## begin
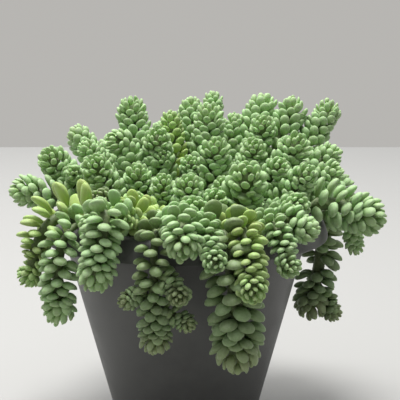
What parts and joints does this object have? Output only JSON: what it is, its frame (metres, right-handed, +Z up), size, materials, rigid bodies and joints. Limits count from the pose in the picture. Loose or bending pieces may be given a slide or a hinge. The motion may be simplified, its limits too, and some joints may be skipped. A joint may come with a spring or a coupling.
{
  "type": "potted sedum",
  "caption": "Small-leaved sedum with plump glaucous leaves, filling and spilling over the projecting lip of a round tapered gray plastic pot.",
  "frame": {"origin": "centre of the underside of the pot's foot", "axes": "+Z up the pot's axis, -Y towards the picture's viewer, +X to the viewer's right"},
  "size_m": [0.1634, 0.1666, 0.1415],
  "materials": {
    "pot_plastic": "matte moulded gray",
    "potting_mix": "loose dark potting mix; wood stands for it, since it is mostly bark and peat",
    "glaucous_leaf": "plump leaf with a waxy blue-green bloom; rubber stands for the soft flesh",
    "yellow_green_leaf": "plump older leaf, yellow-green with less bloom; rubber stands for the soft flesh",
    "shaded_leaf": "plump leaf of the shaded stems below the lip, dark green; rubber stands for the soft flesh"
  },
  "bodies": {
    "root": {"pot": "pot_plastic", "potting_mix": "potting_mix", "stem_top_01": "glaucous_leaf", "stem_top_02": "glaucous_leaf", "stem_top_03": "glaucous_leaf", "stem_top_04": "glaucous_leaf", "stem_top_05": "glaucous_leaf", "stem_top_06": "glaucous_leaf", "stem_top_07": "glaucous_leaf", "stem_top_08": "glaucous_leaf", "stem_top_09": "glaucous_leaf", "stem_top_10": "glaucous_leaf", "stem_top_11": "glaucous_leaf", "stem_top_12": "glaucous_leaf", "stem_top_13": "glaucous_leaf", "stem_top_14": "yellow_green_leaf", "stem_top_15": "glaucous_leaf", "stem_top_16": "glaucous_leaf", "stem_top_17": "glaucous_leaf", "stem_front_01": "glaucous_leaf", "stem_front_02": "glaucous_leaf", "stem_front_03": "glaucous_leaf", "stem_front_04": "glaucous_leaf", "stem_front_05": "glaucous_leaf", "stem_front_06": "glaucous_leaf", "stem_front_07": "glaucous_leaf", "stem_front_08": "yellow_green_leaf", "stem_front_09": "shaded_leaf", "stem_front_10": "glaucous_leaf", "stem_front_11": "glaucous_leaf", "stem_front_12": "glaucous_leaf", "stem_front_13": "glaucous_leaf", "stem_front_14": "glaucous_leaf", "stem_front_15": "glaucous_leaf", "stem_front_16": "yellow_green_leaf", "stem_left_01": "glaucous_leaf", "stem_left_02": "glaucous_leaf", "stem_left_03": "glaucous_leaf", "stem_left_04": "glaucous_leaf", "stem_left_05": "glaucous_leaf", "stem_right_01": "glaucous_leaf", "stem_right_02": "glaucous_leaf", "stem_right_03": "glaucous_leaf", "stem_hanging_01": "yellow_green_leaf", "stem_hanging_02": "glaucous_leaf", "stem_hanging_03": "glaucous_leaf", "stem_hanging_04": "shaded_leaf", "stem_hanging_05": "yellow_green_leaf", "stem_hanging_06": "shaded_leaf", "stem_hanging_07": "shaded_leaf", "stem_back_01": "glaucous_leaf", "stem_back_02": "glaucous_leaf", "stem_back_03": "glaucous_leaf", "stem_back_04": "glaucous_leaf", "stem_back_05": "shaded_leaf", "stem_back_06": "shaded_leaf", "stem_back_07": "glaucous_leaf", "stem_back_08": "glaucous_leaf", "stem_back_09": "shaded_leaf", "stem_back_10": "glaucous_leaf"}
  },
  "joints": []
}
## end
Give only the count of lines in which the string "picture" appears.

[COMPLETED TASK]:
2